Another importmant information is that I/O load is low.

adria0 commented 4 years ago

I'm curious if the know ddos attack around 240W that you said, had some kind of impact.

Could you provide more information about the attack, please?

jiangxjcn commented 4 years ago

I'm curious if the know ddos attack around 240W that you said, had some kind of impact.

Could you provide more information about the attack, please?

description about ddis attack around 240W height https://ethereum.stackexchange.com/questions/9883/why-is-my-node-synchronization-stuck-extremely-slow-at-block-2-306-843

The most likely reason is i could come up with now is the parity version problem. For example, https://github.com/openethereum/openethereum/issues/11494 Many people who use the latest 2.7.2 parity meet the similiar problem. I will try to resync the ethereum with parity 2.5.13. If it works correctly, i will come back to report.

jiangxjcn commented 4 years ago

@adria0 In line with expectations, using parity 2.5.13 is really good. It takes only about 3.5 hours to catch up with parity 2.7.2 which is stuck at around 2433000 block. And now the speed is around 50-100 blk/s, much higher than I expected. I will monitor the sync process for the following several days.

dvdplm commented 4 years ago

Many people who use the latest 2.7.2 parity meet the similiar problem.

2.7.2 makes changes to the database layout on disk that can cause significant reshuffling of data to happen. This can take a long while to sort out but what we've seen from previous reports is that the dip in performance usually fixes it self after a while, sometimes after several days. If you have a chance to do so, please consider running your 2.7.2 node for a week or so and see if it looks better after that.

jiangxjcn commented 4 years ago

Many people who use the latest 2.7.2 parity meet the similiar problem.

2.7.2 makes changes to the database layout on disk that can cause significant reshuffling of data to happen. This can take a long while to sort out but what we've seen from previous reports is that the dip in performance usually fixes it self after a while, sometimes after several days. If you have a chance to do so, please consider running your 2.7.2 node for a week or so and see if it looks better after that.

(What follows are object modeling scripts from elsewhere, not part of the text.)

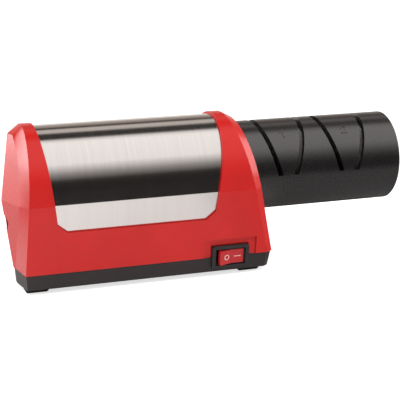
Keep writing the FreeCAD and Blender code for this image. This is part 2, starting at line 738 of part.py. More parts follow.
def teeth(x0, x1, centre, half):
    """Two opposite face teeth between the hub radius and the dog's rim."""
    pieces = []
    for turn in (0, 180):
        reach = 20.0
        corners = [V(x0, 0, AXIS_Z)]
        for a in (-half, -half / 3, half / 3, half):
            angle = math.radians(centre + turn + a)
            corners.append(V(x0, reach * math.cos(angle), AXIS_Z + reach * math.sin(angle)))
        wedge = Part.Face(Part.makePolygon(corners + corners[:1])).extrude(V(x1 - x0, 0, 0))
        pieces.append(wedge.common(tube_x(DOG_R, 3.6, x0, x1)))
    return pieces


def drive_dog():
    hub = tube_x(DOG_R, SHAFT_R, -6.0, DOG_FACE)
    return fused([hub] + teeth(DOG_FACE - 0.5, DOG_TOOTH_END, 90, 32))


def driven_dog():
    hub = rod_x(DOG_R, DOG_TOOTH_END + 0.4, BARREL_START - 0.3)
    dog = fused([hub] + teeth(DOG_FACE + 0.4, DOG_TOOTH_END + 0.9, 0, 50))
    return dog.cut(spindle_bar(DOG_TOOTH_END, 20, 0))


def spindle_bar(x0, x1, grow):
    """The spindle's D section; grow makes the matching bore."""
    low = box(x0 - 1, x1 + 1, -10, 10, AXIS_Z - 10, AXIS_Z + SPINDLE_FLAT + grow)
    return rod_x(SPINDLE_R + grow, x0, x1).common(low)


def spindle_shaft():
    journals = [rod_x(SPINDLE_R, a, b) for a, b in ((BARREL_START - 0.3, 16.5), (104.4, 109.2))]
    return fused([spindle_bar(DOG_TOOTH_END + 0.4, 109.2, 0)] + journals)


def mirrored(shape, centre):
    return shape.mirror(V(centre, 0, AXIS_Z), V(1, 0, 0))


def grit_face(r):
    """Distance of the abrasive face from the stage's centre, just clear of the blade slot."""
    return SLOT_HALF_GAP + SLOT_TILT * r + SLOT_WIDTH / 2 * 1.04 + FIT


def wheel(centre, side):
    """Carrier and abrasive face of one wheel; side is -1 left of the stage's centre, +1 right."""
    inner, outer = grit_face(GRIT_INNER_R), grit_face(WHEEL_R)
    carrier = turned([(centre + t, r) for t, r in (
        (HUB_FACE, 1.0), (HUB_FACE, 6.5), (inner, GRIT_INNER_R), (inner + GRIT, GRIT_INNER_R),
        (outer + GRIT, WHEEL_R), (WHEEL_BACK, WHEEL_R - 0.8), (WHEEL_BACK, SEAT_R), (SPRING_SEAT, SEAT_R),
        (SPRING_SEAT, 1.0))])
    carrier = carrier.cut(rod_x(1.5, centre, centre + 20))
    carrier = carrier.cut(spindle_bar(centre, centre + 20, RUN))
    grit = turned([(centre + t, r) for t, r in (
        (inner, GRIT_INNER_R), (outer, WHEEL_R), (outer + GRIT, WHEEL_R), (inner + GRIT, GRIT_INNER_R))])
    if side > 0:
        return carrier, grit
    return mirrored(carrier, centre), mirrored(grit, centre)


def stop_sleeve(centre):
    sleeve = rod_x(4.0, centre - HUB_FACE, centre + HUB_FACE)
    return sleeve.cut(spindle_bar(centre - 20, centre + 20, 0))


def corner_arc(start, corner, end):
    """The arc that leaves start towards corner and reaches end from it; both legs are equal."""
    back = (start - corner).normalize()
    ahead = (end - corner).normalize()
    half_turn = (math.pi - back.getAngle(ahead)) / 2
    radius = (start - corner).Length / math.tan(half_turn)
    bisector = (back + ahead).normalize()
    middle = corner + bisector * (radius / math.cos(half_turn) - radius)
    return Part.Arc(start, middle, end).toShape(), radius


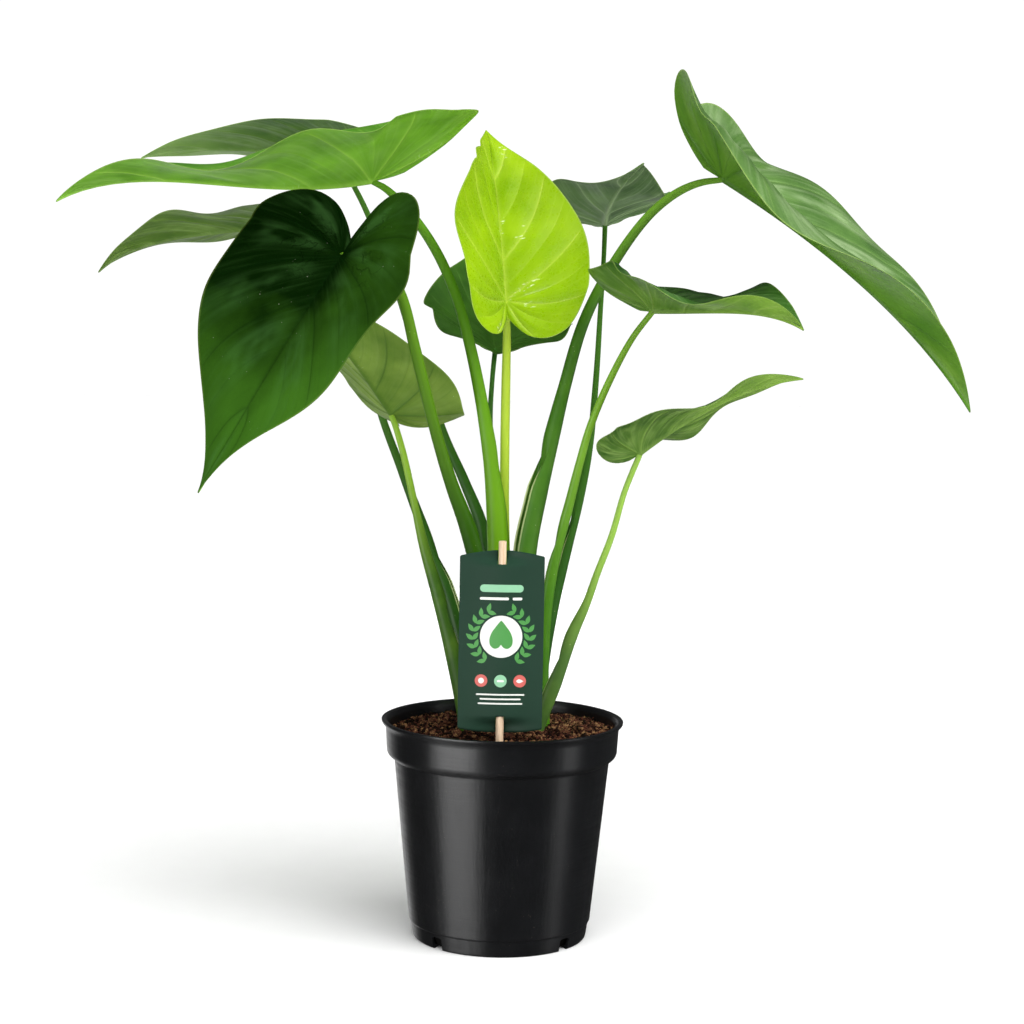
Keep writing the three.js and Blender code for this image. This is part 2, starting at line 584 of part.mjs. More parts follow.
const plant = new THREE.Group();
const stemHoles = LEAVES.map((leaf) => solidOf(makeStem(leaf, { grow: GAP, grooved: false })));
plant.add(makePot());
plant.add(makeSoil([...stemHoles, solidOf(stickGeometry(GAP))]));
plant.add(makeCard());
plant.add(piece("label_stick", stickGeometry(0), COLOURS.stick, 0.6));
for (const leaf of LEAVES) {
  plant.add(piece(`blade_${leaf.name}`, makeBlade(leaf), leaf.colour, 0.4));
  plant.add(piece(`stem_${leaf.name}`, makeStem(leaf), leaf.stemColour, 0.45));
}

export default plant;
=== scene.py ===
# %% [markdown]
# # A potted chinese taro, dressed in Blender
#
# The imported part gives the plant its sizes: a 21 cm nursery pot with its soil, a card on a
# stick, and eleven heart-shaped leaves on long stems. This lesson puts a finer piece in the
# place of each plain solid and gives every surface its own finish. The frame is loaded first,
# and its box is kept, because the dressed plant has to stay inside it.

# %% Load the frame
import math

import bmesh
import bpy
import numpy as np
from mathutils import Matrix, Vector, noise


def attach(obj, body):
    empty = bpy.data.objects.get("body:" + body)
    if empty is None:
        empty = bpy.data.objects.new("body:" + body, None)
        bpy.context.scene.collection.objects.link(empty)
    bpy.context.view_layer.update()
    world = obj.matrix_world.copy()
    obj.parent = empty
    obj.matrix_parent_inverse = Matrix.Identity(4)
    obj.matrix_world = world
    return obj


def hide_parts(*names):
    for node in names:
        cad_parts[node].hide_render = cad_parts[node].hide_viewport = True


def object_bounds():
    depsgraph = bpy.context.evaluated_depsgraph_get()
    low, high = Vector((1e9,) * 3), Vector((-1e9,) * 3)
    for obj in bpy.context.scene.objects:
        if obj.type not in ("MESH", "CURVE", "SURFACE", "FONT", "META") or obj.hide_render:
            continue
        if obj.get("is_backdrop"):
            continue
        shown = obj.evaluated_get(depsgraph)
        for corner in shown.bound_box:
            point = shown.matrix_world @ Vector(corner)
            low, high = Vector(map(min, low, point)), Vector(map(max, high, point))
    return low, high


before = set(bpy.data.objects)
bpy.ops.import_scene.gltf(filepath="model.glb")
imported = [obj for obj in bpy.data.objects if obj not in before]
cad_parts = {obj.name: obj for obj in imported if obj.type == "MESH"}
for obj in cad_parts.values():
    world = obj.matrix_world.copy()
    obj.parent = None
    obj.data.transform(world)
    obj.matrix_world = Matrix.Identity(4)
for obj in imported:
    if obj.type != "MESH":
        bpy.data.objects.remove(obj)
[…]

Thanks for your advie, but i don't have so much time now . When i have enough time , i will have a try. Another thing to mention is that it seems that there are too many peers disconnect and connect when syncing with parity 2.7.2.

nysxah commented 4 years ago

experiencing similar issue, very slow sync after upgrading to 2.7.2 from 2.5.13.

a 2.7.2 node fell behind on blocks, and couldn’t catch up to tip over several hours; at the rate it was syncing, it would likely take days.

2.5.13 did not have this issue. if it fell behind, it would catch up ~150 blocks within a couple of minutes.

edit: at this point all nodes which were upgraded to 2.7.2 are behind; new blocks are produced quicker than it is syncing. reverting to 2.5.13 as the latest version is unusable.